## TASK
Repeat the listing in full, word for word.

## DATA FOR THE TASK
------------------------------------------------------------------------
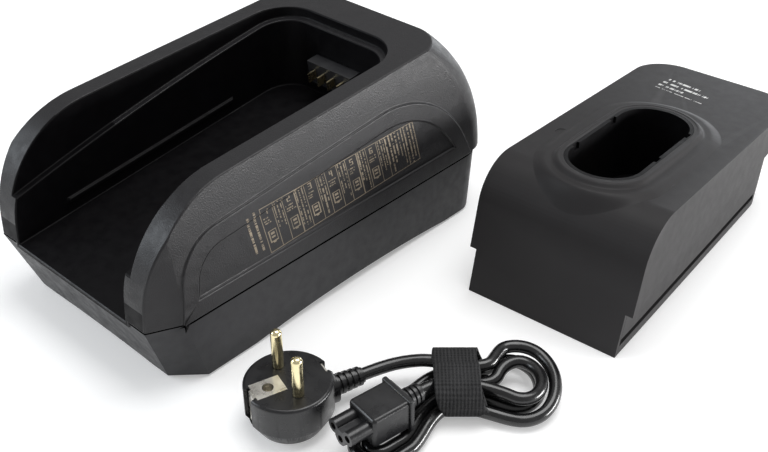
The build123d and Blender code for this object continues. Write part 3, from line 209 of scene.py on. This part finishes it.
def finish(name, colour, rough, metal=0.0, grain=(0.6, 0.02), mottle=0.12, rough_spread=0.08, coat=0.0,
           clear=0.0, wear=0.0, stretch=(1, 1, 1), shine=0.5, weave=0.0, turn_by=0.0):
    """A surface with a moulded or cast grain, uneven gloss and slightly uneven colour.

    grain is the size of the grain and its depth, in mm. stretch draws the pattern out along an axis. wear is
    how far raised edges are rubbed lighter, and weave is the pitch of crossing threads, in mm.
    """
    surface = bpy.data.materials.new(name)
    surface.use_nodes = True
    tree = surface.node_tree
    shader = tree.nodes["Principled BSDF"]
    for socket, value in (("Metallic", metal), ("Specular IOR Level", shine), ("Coat Weight", coat),
                          ("Coat Roughness", COAT_ROUGHNESS), ("Transmission Weight", clear)):
        shader.inputs[socket].default_value = value
    place = tree.nodes.new("ShaderNodeTexCoord")
    lay = tree.nodes.new("ShaderNodeMapping")
    lay.inputs["Scale"].default_value = stretch
    lay.inputs["Rotation"].default_value = (0, 0, -turn_by)
    tree.links.new(place.outputs["Object"], lay.inputs["Vector"])

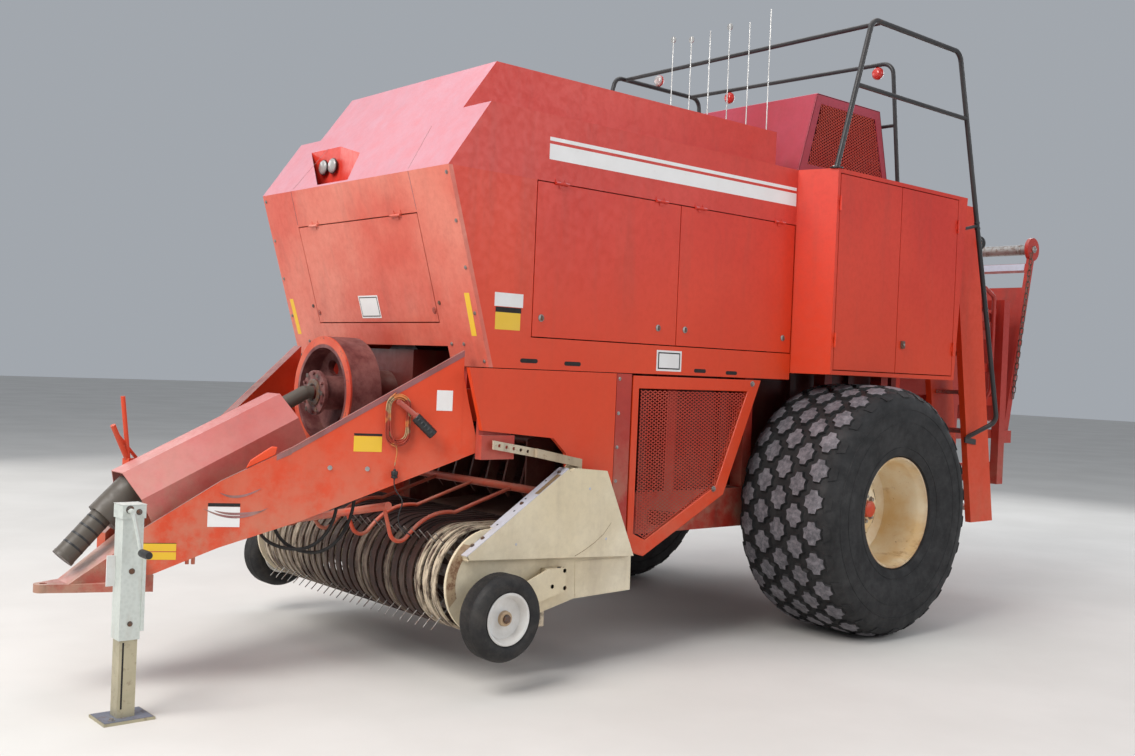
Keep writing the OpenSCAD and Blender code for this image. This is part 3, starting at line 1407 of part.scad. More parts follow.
------------------------------------------------------------------------
## FINISHED EXERCISE
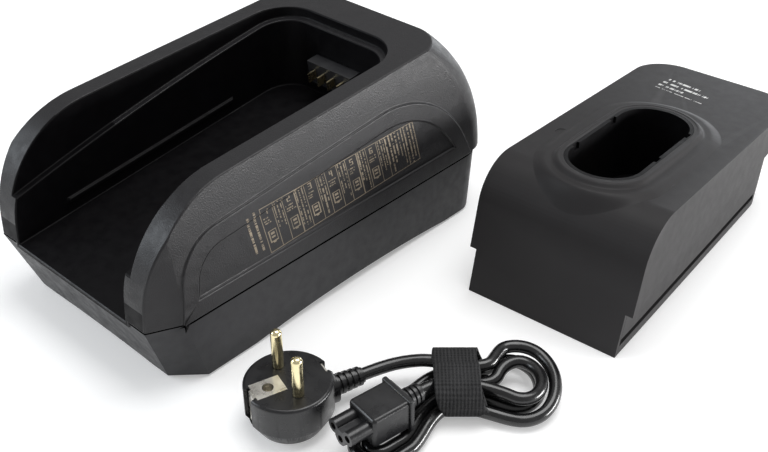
The build123d and Blender code for this object continues. Write part 3, from line 209 of scene.py on. This part finishes it.
def finish(name, colour, rough, metal=0.0, grain=(0.6, 0.02), mottle=0.12, rough_spread=0.08, coat=0.0,
           clear=0.0, wear=0.0, stretch=(1, 1, 1), shine=0.5, weave=0.0, turn_by=0.0):
    """A surface with a moulded or cast grain, uneven gloss and slightly uneven colour.

    grain is the size of the grain and its depth, in mm. stretch draws the pattern out along an axis. wear is
    how far raised edges are rubbed lighter, and weave is the pitch of crossing threads, in mm.
    """
    surface = bpy.data.materials.new(name)
    surface.use_nodes = True
    tree = surface.node_tree
    shader = tree.nodes["Principled BSDF"]
    for socket, value in (("Metallic", metal), ("Specular IOR Level", shine), ("Coat Weight", coat),
                          ("Coat Roughness", COAT_ROUGHNESS), ("Transmission Weight", clear)):
        shader.inputs[socket].default_value = value
    place = tree.nodes.new("ShaderNodeTexCoord")
    lay = tree.nodes.new("ShaderNodeMapping")
    lay.inputs["Scale"].default_value = stretch
    lay.inputs["Rotation"].default_value = (0, 0, -turn_by)
    tree.links.new(place.outputs["Object"], lay.inputs["Vector"])

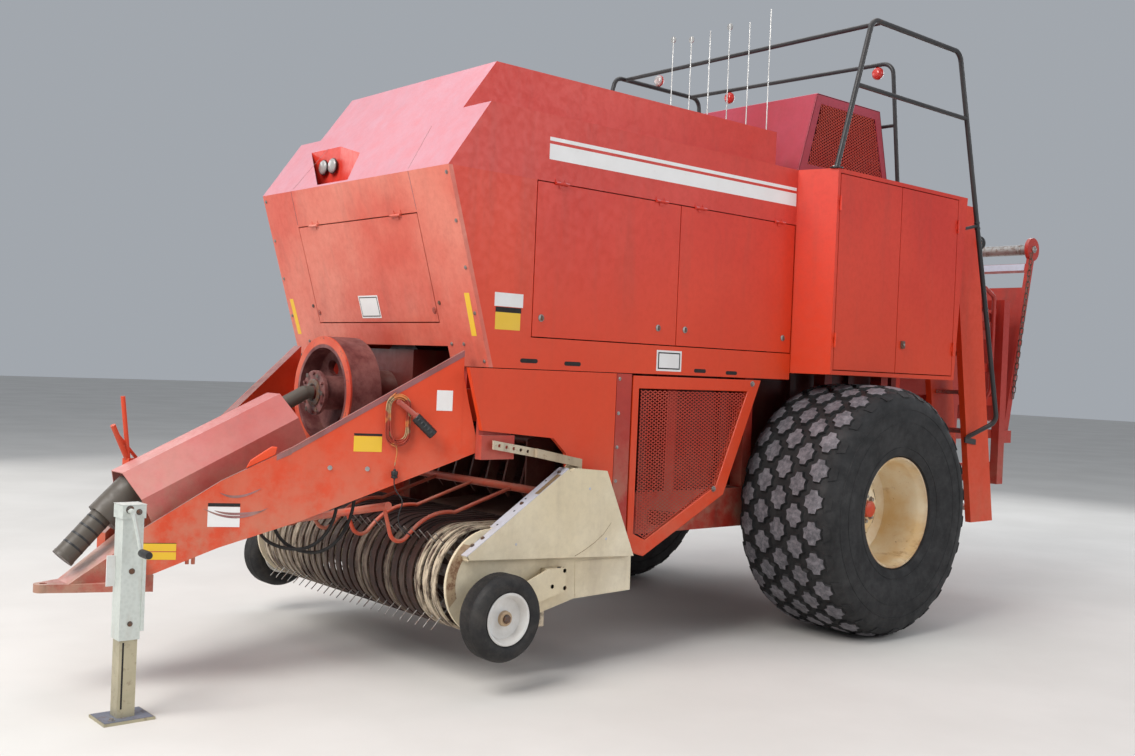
Keep writing the OpenSCAD and Blender code for this image. This is part 3, starting at line 1407 of part.scad. More parts follow.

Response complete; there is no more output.